* [TASK OBJECTIVE]:
Make an exact copy of all the data.
-- begin DATASET SECTION --
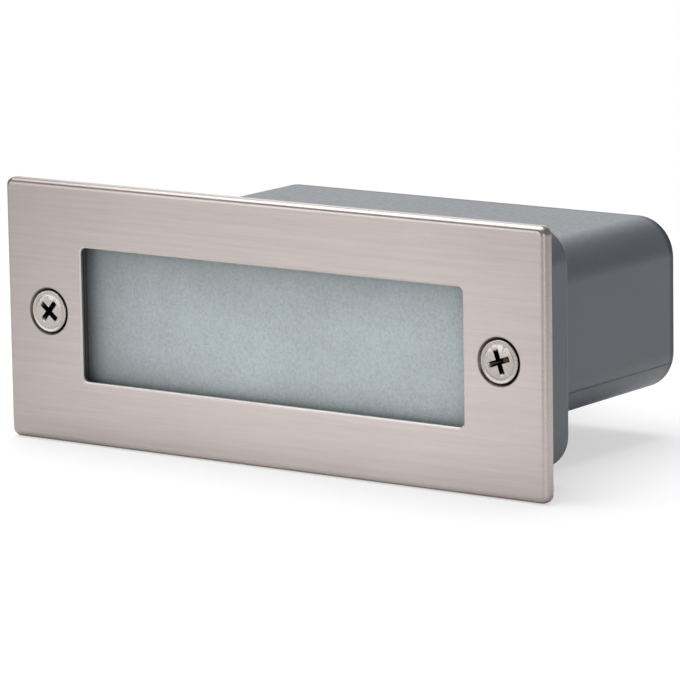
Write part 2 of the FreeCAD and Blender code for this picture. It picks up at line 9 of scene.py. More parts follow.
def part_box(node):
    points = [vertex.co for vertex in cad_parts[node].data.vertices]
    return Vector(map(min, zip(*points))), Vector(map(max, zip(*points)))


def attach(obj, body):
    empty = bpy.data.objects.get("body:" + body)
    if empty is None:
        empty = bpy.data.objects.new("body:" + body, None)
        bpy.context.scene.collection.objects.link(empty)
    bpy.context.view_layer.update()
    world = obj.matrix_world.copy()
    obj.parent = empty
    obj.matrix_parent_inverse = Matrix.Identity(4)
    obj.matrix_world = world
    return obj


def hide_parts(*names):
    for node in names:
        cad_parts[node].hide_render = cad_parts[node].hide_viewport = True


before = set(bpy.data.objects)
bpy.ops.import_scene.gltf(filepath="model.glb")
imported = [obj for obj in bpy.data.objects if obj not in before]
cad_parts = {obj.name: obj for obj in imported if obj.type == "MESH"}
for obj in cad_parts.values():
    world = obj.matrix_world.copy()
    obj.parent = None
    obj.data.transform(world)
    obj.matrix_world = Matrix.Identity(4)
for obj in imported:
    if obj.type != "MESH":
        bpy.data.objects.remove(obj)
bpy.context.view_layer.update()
-- end DATASET SECTION --
* [COMPLETED EXERCISE]:
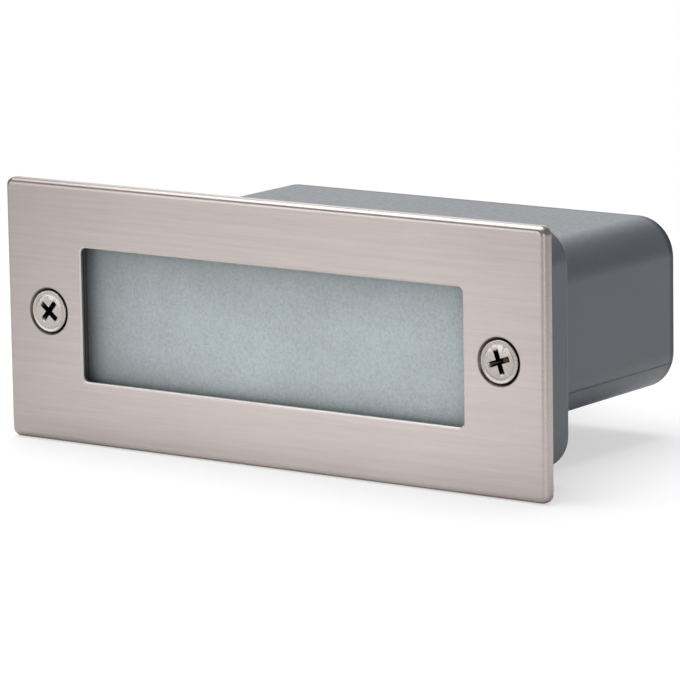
Write part 2 of the FreeCAD and Blender code for this picture. It picks up at line 9 of scene.py. More parts follow.
def part_box(node):
    points = [vertex.co for vertex in cad_parts[node].data.vertices]
    return Vector(map(min, zip(*points))), Vector(map(max, zip(*points)))


def attach(obj, body):
    empty = bpy.data.objects.get("body:" + body)
    if empty is None:
        empty = bpy.data.objects.new("body:" + body, None)
        bpy.context.scene.collection.objects.link(empty)
    bpy.context.view_layer.update()
    world = obj.matrix_world.copy()
    obj.parent = empty
    obj.matrix_parent_inverse = Matrix.Identity(4)
    obj.matrix_world = world
    return obj


def hide_parts(*names):
    for node in names:
        cad_parts[node].hide_render = cad_parts[node].hide_viewport = True


before = set(bpy.data.objects)
bpy.ops.import_scene.gltf(filepath="model.glb")
imported = [obj for obj in bpy.data.objects if obj not in before]
cad_parts = {obj.name: obj for obj in imported if obj.type == "MESH"}
for obj in cad_parts.values():
    world = obj.matrix_world.copy()
    obj.parent = None
    obj.data.transform(world)
    obj.matrix_world = Matrix.Identity(4)
for obj in imported:
    if obj.type != "MESH":
        bpy.data.objects.remove(obj)
bpy.context.view_layer.update()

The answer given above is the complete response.